A critical fail on the Per-based skill check is narrated to the player like a critical success, but is converted instead into a bonus for the opponent as a bonus to any form of counter attacks.

Discussion

This is not a new idea, if you want a low-tech table instead, try Sean Punch's post of SJG's forum, or +Douglas Cole 's post on Gaming Ballistic. Here follows some questions that I was looking for in playtesting this combat option:

Are players using the the Evaluate (opening)?

In my Face-to-Face game, yes. At first for novelty but then again because I think that my players enjoyed the unpredictability that it brought. As a disclosure, I tend to limit combat to a few very important once which tend to revolve themselves fairly quickly: the first strike often sets the tone for the rest of the combat.

When presented with an opening, are the players deciding to exploit the opening?
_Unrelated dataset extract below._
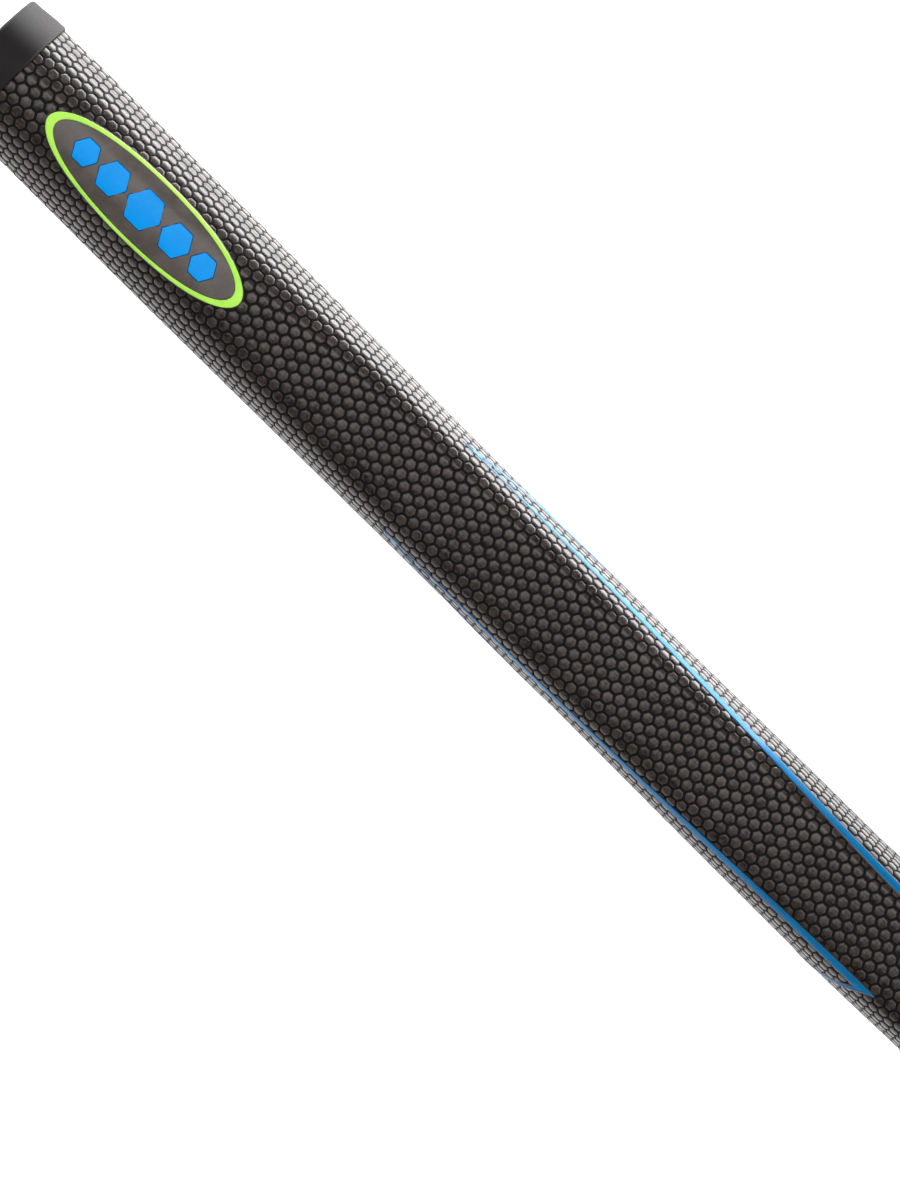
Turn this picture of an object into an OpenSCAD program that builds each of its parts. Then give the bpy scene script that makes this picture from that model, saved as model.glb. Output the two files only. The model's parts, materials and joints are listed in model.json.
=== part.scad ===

Usually yes. If the random opening generator suggested something that didn't make sense, there is a button to generate another opening without re-rolling the skill contest. 
  1. If not,
    1. Sometime, ending in the kneeled position isn't outweigh by the bonus conferred by the opening (especially for contest won by a small margin). 
  2. If so,
    1. I think that my players like how it sends the combat into unforeseen directions. It comes down to a gamble: waste a turn looking or get something more substantial than a plain Evaluate
In summary, I like this option and we find it fun. Rolling against this option gives an edge for perceptive characters and bring laughters all around.  I can't recall a single instance of a player getting a smile out of using the base Evaluate maneuver (let alone the whole table). It works really only against an anthropomorphic foe.